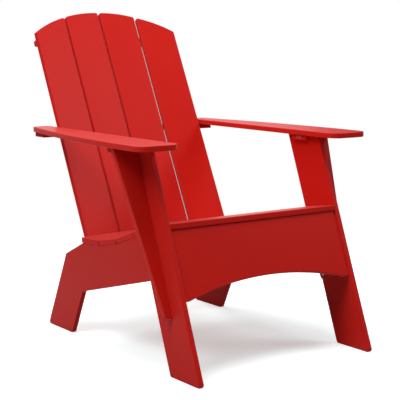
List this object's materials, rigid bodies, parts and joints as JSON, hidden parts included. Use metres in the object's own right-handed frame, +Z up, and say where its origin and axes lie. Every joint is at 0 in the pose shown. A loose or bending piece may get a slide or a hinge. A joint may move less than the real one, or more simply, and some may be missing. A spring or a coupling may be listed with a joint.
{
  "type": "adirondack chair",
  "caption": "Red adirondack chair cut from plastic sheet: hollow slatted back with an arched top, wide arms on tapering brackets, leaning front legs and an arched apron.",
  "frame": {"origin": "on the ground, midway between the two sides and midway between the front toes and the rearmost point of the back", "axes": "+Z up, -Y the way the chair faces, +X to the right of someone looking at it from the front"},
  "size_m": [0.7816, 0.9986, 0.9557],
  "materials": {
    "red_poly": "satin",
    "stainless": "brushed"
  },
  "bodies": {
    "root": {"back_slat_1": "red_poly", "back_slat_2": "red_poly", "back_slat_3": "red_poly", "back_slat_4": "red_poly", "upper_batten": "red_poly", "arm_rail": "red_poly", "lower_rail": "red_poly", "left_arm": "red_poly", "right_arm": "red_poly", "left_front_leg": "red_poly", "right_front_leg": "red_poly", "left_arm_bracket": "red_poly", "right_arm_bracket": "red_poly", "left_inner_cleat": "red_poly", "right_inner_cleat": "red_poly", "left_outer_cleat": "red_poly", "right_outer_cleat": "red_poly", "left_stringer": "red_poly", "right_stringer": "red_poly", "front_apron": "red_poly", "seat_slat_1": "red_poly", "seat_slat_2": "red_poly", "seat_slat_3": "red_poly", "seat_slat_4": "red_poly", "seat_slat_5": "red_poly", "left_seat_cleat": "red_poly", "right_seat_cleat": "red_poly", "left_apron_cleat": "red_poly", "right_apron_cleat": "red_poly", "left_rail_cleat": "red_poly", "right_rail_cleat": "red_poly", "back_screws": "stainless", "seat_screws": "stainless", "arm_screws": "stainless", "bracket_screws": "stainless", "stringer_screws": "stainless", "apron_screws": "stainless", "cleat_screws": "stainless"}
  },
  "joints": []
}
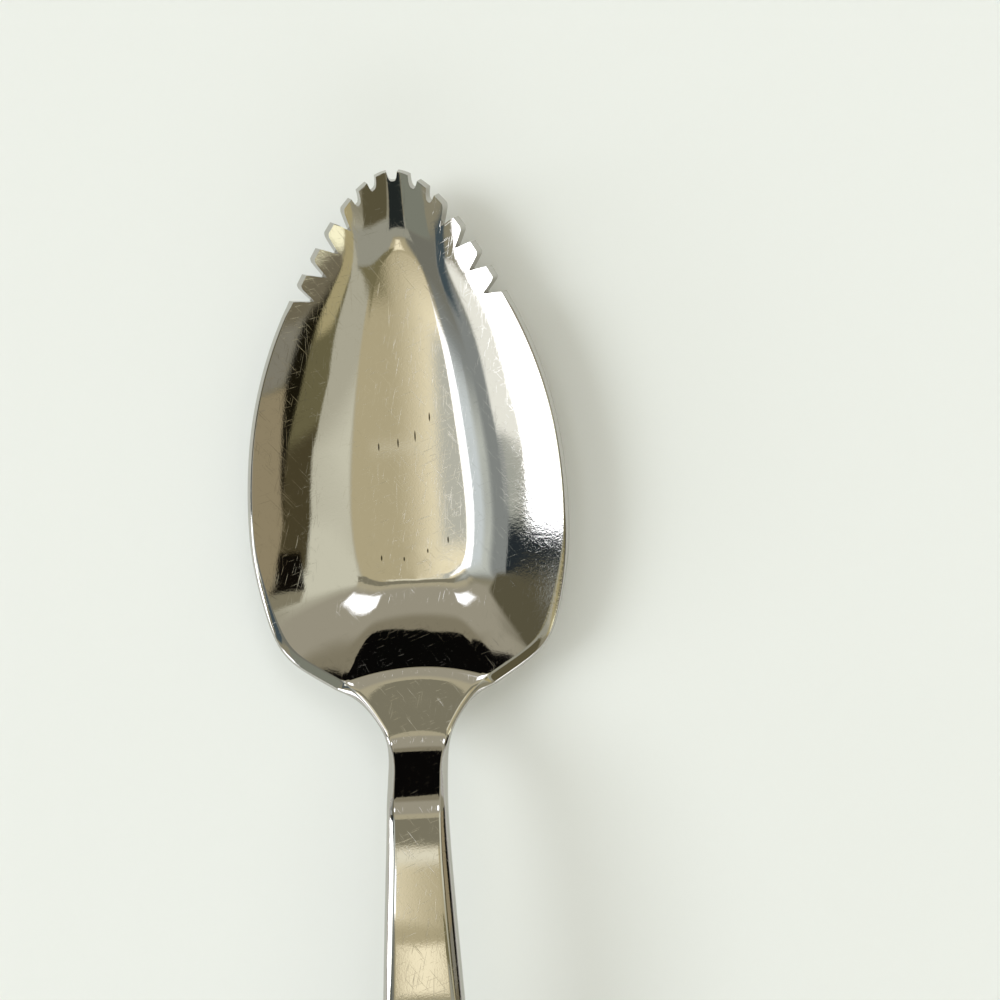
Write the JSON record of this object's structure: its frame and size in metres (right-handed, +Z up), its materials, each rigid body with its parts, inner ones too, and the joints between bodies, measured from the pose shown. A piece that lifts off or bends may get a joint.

_TASK PROMPT:_
Copy out each record exactly as given, omitting none.

_RESULT FOR THIS EXERCISE:_
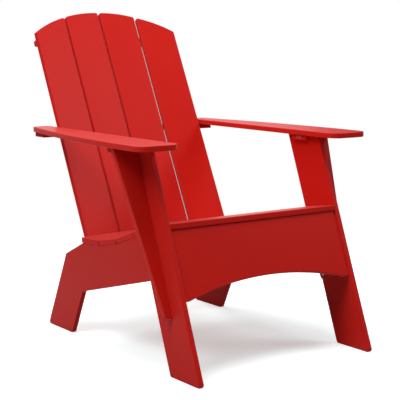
List this object's materials, rigid bodies, parts and joints as JSON, hidden parts included. Use metres in the object's own right-handed frame, +Z up, and say where its origin and axes lie. Every joint is at 0 in the pose shown. A loose or bending piece may get a slide or a hinge. A joint may move less than the real one, or more simply, and some may be missing. A spring or a coupling may be listed with a joint.
{
  "type": "adirondack chair",
  "caption": "Red adirondack chair cut from plastic sheet: hollow slatted back with an arched top, wide arms on tapering brackets, leaning front legs and an arched apron.",
  "frame": {"origin": "on the ground, midway between the two sides and midway between the front toes and the rearmost point of the back", "axes": "+Z up, -Y the way the chair faces, +X to the right of someone looking at it from the front"},
  "size_m": [0.7816, 0.9986, 0.9557],
  "materials": {
    "red_poly": "satin",
    "stainless": "brushed"
  },
  "bodies": {
    "root": {"back_slat_1": "red_poly", "back_slat_2": "red_poly", "back_slat_3": "red_poly", "back_slat_4": "red_poly", "upper_batten": "red_poly", "arm_rail": "red_poly", "lower_rail": "red_poly", "left_arm": "red_poly", "right_arm": "red_poly", "left_front_leg": "red_poly", "right_front_leg": "red_poly", "left_arm_bracket": "red_poly", "right_arm_bracket": "red_poly", "left_inner_cleat": "red_poly", "right_inner_cleat": "red_poly", "left_outer_cleat": "red_poly", "right_outer_cleat": "red_poly", "left_stringer": "red_poly", "right_stringer": "red_poly", "front_apron": "red_poly", "seat_slat_1": "red_poly", "seat_slat_2": "red_poly", "seat_slat_3": "red_poly", "seat_slat_4": "red_poly", "seat_slat_5": "red_poly", "left_seat_cleat": "red_poly", "right_seat_cleat": "red_poly", "left_apron_cleat": "red_poly", "right_apron_cleat": "red_poly", "left_rail_cleat": "red_poly", "right_rail_cleat": "red_poly", "back_screws": "stainless", "seat_screws": "stainless", "arm_screws": "stainless", "bracket_screws": "stainless", "stringer_screws": "stainless", "apron_screws": "stainless", "cleat_screws": "stainless"}
  },
  "joints": []
}
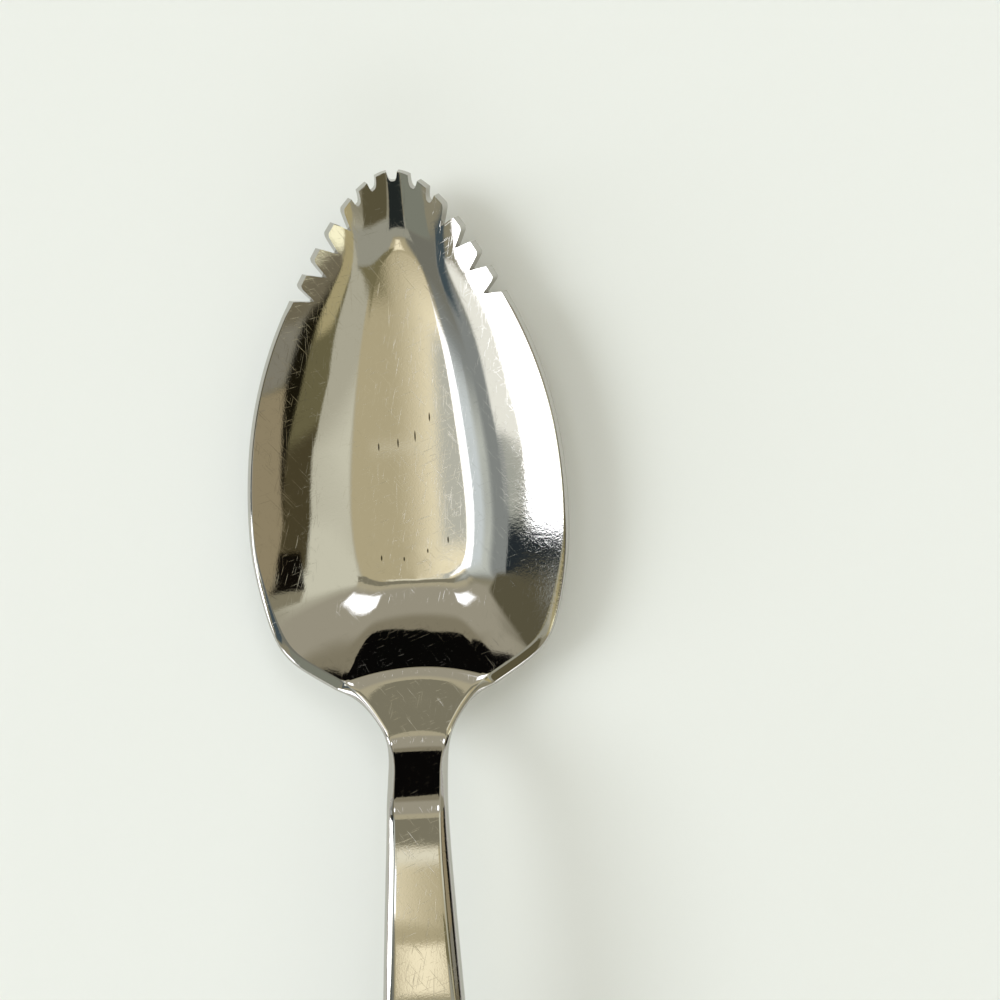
Write the JSON record of this object's structure: its frame and size in metres (right-handed, +Z up), its materials, each rigid body with its parts, inner ones too, and the joints between bodies, measured from the pose shown. A piece that lifts off or bends may get a joint.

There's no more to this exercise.